Apple's container machines are the right architecture, half-built
Apple's WWDC 2026 release wraps OCI containers in persistent Linux VMs, a defensible isolation bet that ships before the polish does.
Apple's WWDC 2026 release wraps OCI containers in persistent Linux VMs, a defensible isolation bet that ships before the polish does.
For years, the standard answer to "my laptop is a Mac and my code runs on Linux" was some combination of Docker Desktop, OrbStack, or a hand-rolled VM. At WWDC 2026, Apple made its own bid for that workflow with a feature it calls container machines, and the architectural bet underneath it is the actual story (Apple gives Mac devs a WSL-ish thing to call their own).
A container machine is not an ephemeral container. It is a persistent Linux virtual machine that hosts an OCI container, and that distinction is the point. Where Docker Desktop and OrbStack lean on shared-kernel tricks to keep containers light, Apple's stack runs both containers and container machines on lightweight VMs, which means each workload gets its own kernel and a real isolation boundary (Apple gives Mac devs a WSL-ish thing to call their own). For developers shipping code that has to behave the same way it will in production Linux, that is the kind of difference that actually changes how confident you can be about a local test.

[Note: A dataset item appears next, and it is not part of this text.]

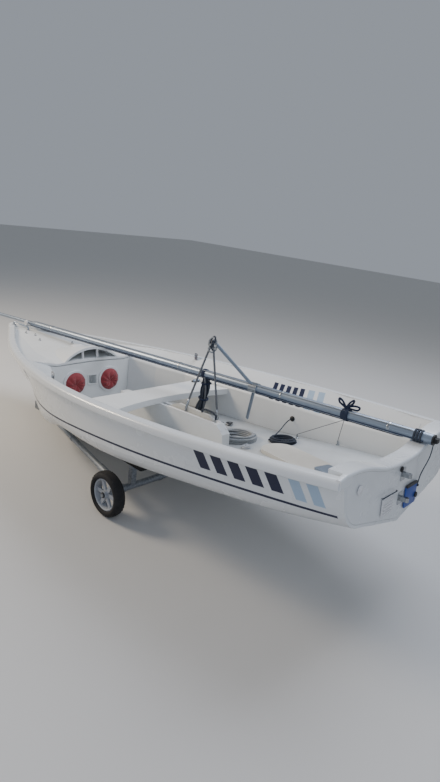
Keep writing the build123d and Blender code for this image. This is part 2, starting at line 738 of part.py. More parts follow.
# Nose block on the ground under the forefoot, the frame's two tubes and their sleeves
NOSE_X, NOSE_LENGTH, NOSE_WIDTH, NOSE_HEIGHT = 580.0, 100.0, 150.0, 66.0
FRAME_Y, FRAME_Z = 575.0, WHEEL_RADIUS + AXLE_RADIUS + TUBE_RADIUS + 0.8
NOSE_TUBE_Y, NOSE_TUBE_Z = 40.0, 36.0
SLEEVE_RADIUS, SLEEVE_LENGTH = 27.0, 330.0
with BuildPart() as trolley_nose:
    with BuildSketch(Plane(origin=ground(NOSE_X + NOSE_LENGTH / 2, 0, 0), x_dir=(1, 0, 0), z_dir=(0, 0, 1))):
        RectangleRounded(NOSE_LENGTH, NOSE_WIDTH, 20)
    extrude(amount=NOSE_HEIGHT)
save(trolley_nose.part, "trolley_nose")

TUBE_END_X = ground(NOSE_X + NOSE_LENGTH - 30.0, 0, 0).X


def tube_ends(hand):
    """Rear and front end of a frame tube's centre line."""
    return Vector(AXLE_X, hand * FRAME_Y, FRAME_Z), Vector(TUBE_END_X, hand * NOSE_TUBE_Y, NOSE_TUBE_Z)


for side, hand in (("port", -1), ("starboard", 1)):
    rear, front = tube_ends(hand)
    with BuildPart() as frame_tube:
        with BuildSketch(toward(rear, front)):
            Circle(TUBE_RADIUS)
        extrude(amount=(front - rear).length)
        add(trolley_nose.part, mode=Mode.SUBTRACT)
    save(frame_tube.part, f"frame_tube_{side}")

with BuildPart() as frame_sleeves:
    for hand in (-1, 1):
        rear, front = tube_ends(hand)
        with BuildSketch(toward(rear, front)):
            Circle(SLEEVE_RADIUS)
            Circle(TUBE_RADIUS, mode=Mode.SUBTRACT)
        extrude(amount=SLEEVE_LENGTH)
    with BuildSketch(wheel_plane(0)):
        Circle(AXLE_RADIUS)
    extrude(amount=SHOULDER, both=True, mode=Mode.SUBTRACT)
save(frame_sleeves.part, "frame_sleeves")

# Cross member between the frame tubes
CROSS_X, CROSS_RADIUS = 1500.0, 15.0
share = (AXLE_X - ground(CROSS_X, 0, 0).X) / (AXLE_X - TUBE_END_X)
cross_y = FRAME_Y - share * (FRAME_Y - NOSE_TUBE_Y)
cross_z = FRAME_Z - share * (FRAME_Z - NOSE_TUBE_Z)
with BuildPart() as cross_member:
    with BuildSketch(Plane(origin=ground(CROSS_X, 0, cross_z), x_dir=(1, 0, 0), z_dir=(0, 1, 0))):
        Circle(CROSS_RADIUS)
    extrude(amount=cross_y, both=True)
    for hand in (-1, 1):
        rear, front = tube_ends(hand)
        with BuildSketch(toward(rear, front)):
            Circle(TUBE_RADIUS)
        extrude(amount=(front - rear).length, mode=Mode.SUBTRACT)
save(cross_member.part.solids().sort_by(SortBy.VOLUME)[-1], "cross_member")

# Supports under the hull: x, half spread, foot z, top of the post, post size, pad length and width
AXLE_TOP = WHEEL_RADIUS + AXLE_RADIUS - 3.0
SUPPORTS = (
    ("bilge", AXLE_X, 455.0, AXLE_TOP, 329.0, 44.0, 260.0, 80.0),
    ("keel", AXLE_X, 0.0, AXLE_TOP, 304.0, 50.0, 200.0, 110.0),
    ("forefoot", ground(NOSE_X + NOSE_LENGTH / 2, 0, 0).X, 0.0, NOSE_HEIGHT, 160.0, 44.0, 96.0, 150.0),
)
PAD_REACH = 130.0
for name, x, spread, foot, top, size, pad_length, pad_width in SUPPORTS:
    places = [(0, -spread), (0, spread)] if spread else [(0, 0)]
    with BuildPart() as post:
        with BuildSketch(upright(x, 0, foot)):
            with Locations(*places):
                RectangleRounded(size, size, 6)
        extrude(amount=top - foot)
        with BuildSketch(wheel_plane(0)):
            Circle(AXLE_RADIUS)
        extrude(amount=SHOULDER, both=True, mode=Mode.SUBTRACT)
    save(post.part, f"{name}_post")
    with BuildPart() as pad:
        with BuildSketch(upright(x, 0, top)):
            with Locations(*places):
                RectangleRounded(pad_length, pad_width, 10)
        extrude(amount=PAD_REACH)
        add(OUTER_FORM, mode=Mode.SUBTRACT)
    lowest = pad.part.solids().sort_by(Axis.Z)[:len(places)]
    save(Compound(children=lowest) if len(lowest) > 1 else lowest[0], f"{name}_pad")

# Wheels: rim with spokes and hub, tyre, washer that keeps the hub on its stub
RIM_HALF, RIM_WALL, HUB_RADIUS, SPOKES = 28.0, 11.0, 26.0, 6
SPOKE_WIDTH, SPOKE_THICK, SPOKE_OUT, SPOKE_ROOT = 26.0, 14.0, 7.0, 6.0
WASHER_RADIUS, WASHER_THICK, WASHER_GAP = 19.0, 6.0, 0.8
TYRE_BODY = ((111.0, 30.0), (127.0, 42.5), (143.0, 36.0), (152.5, 23.0), (WHEEL_RADIUS, 0.0))
for side, hand in (("port", -1), ("starboard", 1)):
    middle = hand * TRACK_HALF
    with BuildPart() as rim:
        with BuildSketch(wheel_plane(middle)):
            Circle(RIM_RADIUS)
            Circle(RIM_RADIUS - RIM_WALL, mode=Mode.SUBTRACT)
        extrude(amount=RIM_HALF, both=True)
        with BuildSketch(wheel_plane(middle)):
            Circle(HUB_RADIUS)
        extrude(amount=HUB_HALF, both=True)
        with BuildSketch(wheel_plane(middle + hand * SPOKE_OUT)):
            with PolarLocations((RIM_RADIUS - RIM_WALL + HUB_RADIUS) / 2, SPOKES):
                Rectangle(RIM_RADIUS - RIM_WALL - HUB_RADIUS + 2 * SPOKE_ROOT, SPOKE_WIDTH)
        extrude(amount=SPOKE_THICK / 2, both=True)
        with BuildSketch(wheel_plane(middle)):
            Circle(STUB_RADIUS + RUNNING)
        extrude(amount=HUB_HALF, both=True, mode=Mode.SUBTRACT)
    save(rim.part, f"rim_{side}")
    with BuildPart() as tyre:
        with BuildSketch(Plane(origin=(AXLE_X, middle, WHEEL_RADIUS), x_dir=(0, 0, 1), z_dir=(1, 0, 0))):
            with BuildLine():
                for flip in (1, -1):
                    (r0, w0), (r1, w1), (r2, w2), (r3, w3), (r4, w4) = TYRE_BODY
                    ThreePointArc((r0, flip * w0), (r1, flip * w1), (r2, flip * w2))
                    ThreePointArc((r2, flip * w2), (r3, flip * w3), (r4, flip * w4))
                Line((r0, w0), (r0, -w0))
            make_face()
        revolve(axis=Axis((AXLE_X, middle, WHEEL_RADIUS), (0, 1, 0)))
    save(tyre.part, f"tyre_{side}")

with BuildPart() as wheel_washers:
    for hand in (-1, 1):
        with BuildSketch(wheel_plane(hand * (TRACK_HALF + HUB_HALF + WASHER_GAP))):
            Circle(WASHER_RADIUS)
            Circle(STUB_RADIUS, mode=Mode.SUBTRACT)
        extrude(amount=hand * WASHER_THICK)
save(wheel_washers.part, "wheel_washers")



def on_sole(s, y, turn, reach):
    """Plane resting on the sole over s plus and minus reach, its local x aft, turned to starboard."""
    fore, aft = sole(s - reach), sole(s + reach)
    rise = (aft - fore) / (2 * reach)
    heading = (AFT + UP * rise) * cos(radians(turn)) + STARBOARD * sin(radians(turn))
    return Plane(origin=at(s, y, (fore + aft) / 2), x_dir=heading, z_dir=UP - AFT * rise)


# Rudder blade with its stock, and the tiller, stowed on the cockpit sole
BLADE_S, BLADE_Y, BLADE_TURN, BLADE_REACH = 3530.0, 90.0, -20.0, 400.0
BLADE_LENGTH, BLADE_WIDTH, BLADE_THICK = 600.0, 220.0, 24.0
STOCK_PLACE, STOCK_LENGTH, STOCK_WIDTH, STOCK_THICK = 345.0, 150.0, 110.0, 44.0
TILLER_S, TILLER_Y, TILLER_TURN = 3450.0, -300.0, 3.0
TILLER_LENGTH, TILLER_WIDTH, TILLER_THICK = 820.0, 34.0, 28.0
with BuildPart() as rudder_blade:
    with BuildSketch(on_sole(BLADE_S, BLADE_Y, BLADE_TURN, BLADE_REACH)):
        SlotOverall(BLADE_LENGTH, BLADE_WIDTH)
    extrude(amount=BLADE_THICK)
save(rudder_blade.part, "rudder_blade")
with BuildPart() as rudder_stock:
    with BuildSketch(on_sole(BLADE_S, BLADE_Y, BLADE_TURN, BLADE_REACH)):
        with Locations((STOCK_PLACE, 0)):
            RectangleRounded(STOCK_LENGTH, STOCK_WIDTH, 12)
    extrude(amount=STOCK_THICK)
    add(rudder_blade.part, mode=Mode.SUBTRACT)
save(rudder_stock.part, "rudder_stock")
with BuildPart() as tiller:
    with BuildSketch(on_sole(TILLER_S, TILLER_Y, TILLER_TURN, TILLER_LENGTH / 2)):
        RectangleRounded(TILLER_LENGTH, TILLER_WIDTH, 8)
    extrude(amount=TILLER_THICK)
save(tiller.part, "tiller")

# Sheets coiled down on the sole: name, station, y, half length, half width, band width, height
COILS = (
    ("mainsheet_coil", 2970.0, 190.0, 160.0, 145.0, 85.0, 48.0),
    ("jib_sheet_coil", 3240.0, 360.0, 110.0, 98.0, 60.0, 36.0),
)
for name, s, y, half_length, half_width, band, height in COILS:
    with BuildPart() as coil:
        with BuildSketch(on_sole(s, y, 0.0, half_length)):
            Ellipse(half_length, half_width)
            Ellipse(half_length - band, half_width - band, mode=Mode.SUBTRACT)
        extrude(amount=height)
    save(coil.part, name)

# Line left hanging from the mast heel down the transom, with its stopper knot
LINE_RADIUS, KNOT_RADIUS = 3.0, 8.0
LINE_ROUTE = [at(*place) for place in (
    (4307.0, 269.7, 422.4),
    (4305.0, 266.0, 375.0),
    (4297.0, 250.0, 328.0),
    (4286.0, 228.0, 284.0),
    (4280.0, 208.0, 242.0),
    (4279.0, 200.0, 204.0),
)]


def arc_radii(points):
    """Radius of the arc at each inner point, as large as its two runs allow."""
    radii = []
    for before, here, after in zip(points, points[1:], points[2:]):
        turn = radians((here - before).get_angle(after - here))
        run = min((here - before).length, (after - here).length)
        radii.append(0.45 * run / tan(turn / 2))
    return radii


print("transom_line radii", [round(radius) for radius in arc_radii(LINE_ROUTE)])
with BuildPart() as transom_line:
    with BuildLine() as line_route:
        FilletPolyline(*LINE_ROUTE, radius=arc_radii(LINE_ROUTE))
    with BuildSketch(Plane(origin=LINE_ROUTE[0], x_dir=STARBOARD, z_dir=LINE_ROUTE[1] - LINE_ROUTE[0])):
        Circle(LINE_RADIUS)
    sweep(path=line_route.line)
save(transom_line.part, "transom_line")
with BuildPart() as transom_line_knot:
    with Locations(LINE_ROUTE[-1] - UP * (KNOT_RADIUS - LINE_RADIUS)):
        Sphere(KNOT_RADIUS)
    add(transom_line.part, mode=Mode.SUBTRACT)
save(transom_line_knot.part, "transom_line_knot")
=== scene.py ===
"""Looks of a fourteen-foot sailing dinghy with its mast lowered, parked on its launching trolley."""

import json
import logging
import math
from dataclasses import dataclass, field
from enum import Enum

import bmesh
import bpy
from mathutils import Matrix, Vector
from mathutils.bvhtree import BVHTree

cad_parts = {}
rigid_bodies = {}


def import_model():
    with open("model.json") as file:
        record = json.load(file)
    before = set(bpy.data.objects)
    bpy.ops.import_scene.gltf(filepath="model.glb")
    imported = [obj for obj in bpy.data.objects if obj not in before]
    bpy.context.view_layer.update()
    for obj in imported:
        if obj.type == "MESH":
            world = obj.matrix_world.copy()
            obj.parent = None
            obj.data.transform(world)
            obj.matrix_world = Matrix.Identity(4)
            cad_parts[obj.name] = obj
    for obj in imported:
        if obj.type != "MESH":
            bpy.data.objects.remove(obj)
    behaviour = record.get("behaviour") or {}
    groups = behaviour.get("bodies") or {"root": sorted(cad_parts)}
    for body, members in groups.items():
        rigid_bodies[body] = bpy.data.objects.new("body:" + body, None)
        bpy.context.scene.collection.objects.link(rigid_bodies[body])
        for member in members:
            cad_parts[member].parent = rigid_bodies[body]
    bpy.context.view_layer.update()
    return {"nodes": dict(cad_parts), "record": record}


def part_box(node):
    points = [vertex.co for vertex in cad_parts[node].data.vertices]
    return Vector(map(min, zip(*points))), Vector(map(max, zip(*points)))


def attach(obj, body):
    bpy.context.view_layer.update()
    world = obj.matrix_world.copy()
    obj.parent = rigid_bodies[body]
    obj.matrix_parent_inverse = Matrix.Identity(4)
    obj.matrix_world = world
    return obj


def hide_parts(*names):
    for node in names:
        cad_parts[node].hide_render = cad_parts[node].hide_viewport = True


logging.basicConfig(level=logging.INFO, format="%(message)s")
LOG = logging.getLogger("dinghy")

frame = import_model()

MM = 0.001
# A span too small to matter, which keeps a division away from zero.
HAIR = 1e-9
TO_STARBOARD = Vector((0, 1, 0))
STRAIGHT_UP = Vector((0, 0, 1))

# A wave texture of this scale has bands a metre wide: along an axis, and along the diagonal.
WAVE_BAND = 0.314
WAVE_BAND_DIAGONAL = 0.363

Tree = bpy.types.NodeTree
Socket = bpy.types.NodeSocket
Pair = tuple[float, float]
Place = tuple[float, float, float]
Profile = tuple[Pair, ...]


def linear(hex_colour: str) -> tuple[float, float, float, float]:
    """Turns an sRGB hex colour into linear RGBA.

    Args:
        hex_colour: Six hex digits, with or without a leading hash.

    Returns:
        The colour as linear red, green, blue and alpha.
    """
    digits = hex_colour.lstrip("#")
    channels = [int(digits[i:i + 2], 16) / 255 for i in (0, 2, 4)]
    curve = [c / 12.92 if c <= 0.04045 else ((c + 0.055) / 1.055) ** 2.4 for c in channels]
    return (curve[0], curve[1], curve[2], 1.0)


def add_node(tree: Tree, kind: str, inputs: dict | None = None, **settings: object) -> bpy.types.Node:
    """Adds one node with its settings and links.

    Args:
        tree: The node tree that gets the node.
        kind: The node's type name.
        inputs: Socket name or number to a value, or to the output socket that feeds it.
        **settings: Properties of the node itself.

    Returns:
        The new node.
    """
    node = tree.nodes.new(kind)
    for key, value in settings.items():
        setattr(node, key, value)
    for key, value in (inputs or {}).items():
        if isinstance(value, Socket):
            tree.links.new(value, node.inputs[key])
        else:
            node.inputs[key].default_value = value
    return node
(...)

The stack underneath is recognizably Apple. The hypervisor is the native Virtualization framework. The container format is standard OCI, so the existing image ecosystem, from Docker Hub to a private registry to whatever your CI produces, drops in without translation. The implementation is written in Swift, lives on GitHub, and is released under Apache 2.0. The container machine feature is the new top of a "Container" project Apple first previewed at WWDC 2025, and the 1.0 release landed at WWDC 2026 (Apple gives Mac devs a WSL-ish thing to call their own).

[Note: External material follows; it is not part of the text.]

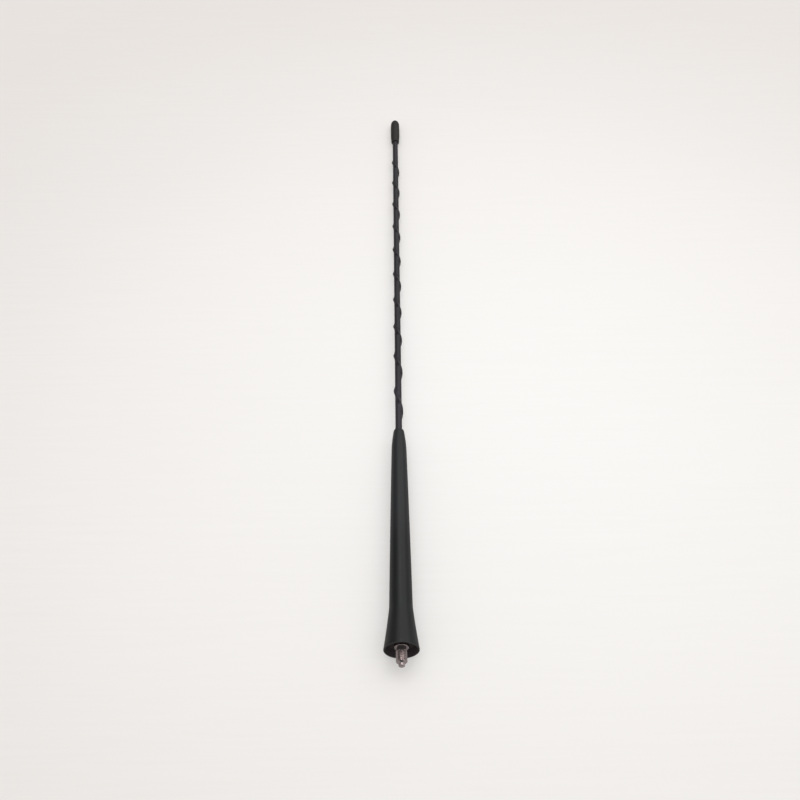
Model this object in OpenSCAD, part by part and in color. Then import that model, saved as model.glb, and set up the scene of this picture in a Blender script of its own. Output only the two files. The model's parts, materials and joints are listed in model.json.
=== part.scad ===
// Whip aerial of a car roof, unscrewed from its base: a glass-fibre rod wound with copper wire,
// a shrunk jacket over both, a moulded rubber grip, a turned stud and a soft cap on the tip.
// The mast stands along +Z. The origin is the middle of the grip's lower rim, which seats on the
// base of the aerial. The stud below that rim screws into the base.

/* [Mast] */
// Height of the tip above the grip's rim
mast_h = 399; // [330:1:600]
// Diameter of the glass-fibre rod
core_d = 2.6; // [2:0.1:3]
// Wall of the shrunk jacket
jacket_wall = 0.3; // [0.2:0.05:0.4]

/* [Winding] */
// Diameter of the copper wire
wire_d = 0.65; // [0.4:0.05:0.7]
// Pitch of the open winding on the upper mast
wrap_pitch = 22; // [16:0.5:30]
// Turns of that pitch before the turns begin to lengthen
even_turns = 7.6; // [5:0.1:9]
// Share by which each lower turn is longer than the one above it
pitch_growth = 0.13; // [0.05:0.01:0.2]
// Angle from +X at which the wire's upper end lies
wire_end_angle = 82; // [0:1:360]
// Plain jacket between the wire's upper end and the cap
plain_len = 17; // [5:1:40]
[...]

Tim Anderson's hands-on for The Register, run on macOS Tahoe 26.5.1 with the 1.0 release pulled from GitHub, gives the feature its first real texture. The interaction model is a CLI: container machine run for a one-off session, container machine create to make a persistent one, and a default machine that stands in for the daily-driver case. That is enough to make the feature usable today, and it is also where the rough edges start to show.

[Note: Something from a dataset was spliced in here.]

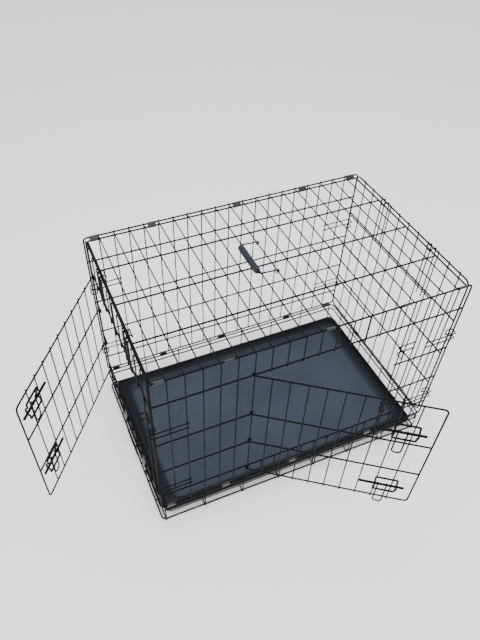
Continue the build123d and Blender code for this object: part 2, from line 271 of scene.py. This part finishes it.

The first rough edge is the gate. Container machines require macOS 26, which is fine for a v1.0 but cuts the feature off from every Mac that is not on this year's release train. The second is a real friction point: a container image has to include /sbin/init to behave as a persistent machine, which is a meaningful constraint on the kind of base image you reach for. The third is the one the source itself names, and it is the one developers will feel fastest: documentation, feature breadth, and memory handling all need polish at v1.0 (Apple gives Mac devs a WSL-ish thing to call their own).
The WSL comparison is the obvious one, and it is useful up to a point. Microsoft's WSL has years of distribution work, a deep Windows integration story, and a polish layer Apple has not built yet. Apple's container machines go further on isolation by refusing to share the host kernel, and they stay portable by sticking to OCI, but the analogy should not be sold as a verdict. Different isolation model, different distribution, different integration depth (Apple gives Mac devs a WSL-ish thing to call their own).
That last difference is the question worth watching. Apple has shipped the 1.0 of a defensible architecture as a GitHub release rather than as a first-class macOS feature, and the friction in that choice is not cosmetic. The upgrade path is legible: ship a polished, in-the-box container machine story in a future macOS release, smooth the memory handling, and treat the /sbin/init requirement as a supported contract instead of a caveat. If Apple does that, container machines stop being a clever thing developers assemble and start being the way Macs run Linux. If it does not, this is the architecture Mac developers almost got, and the next answer to the laptop-versus-target mismatch still comes from somewhere else.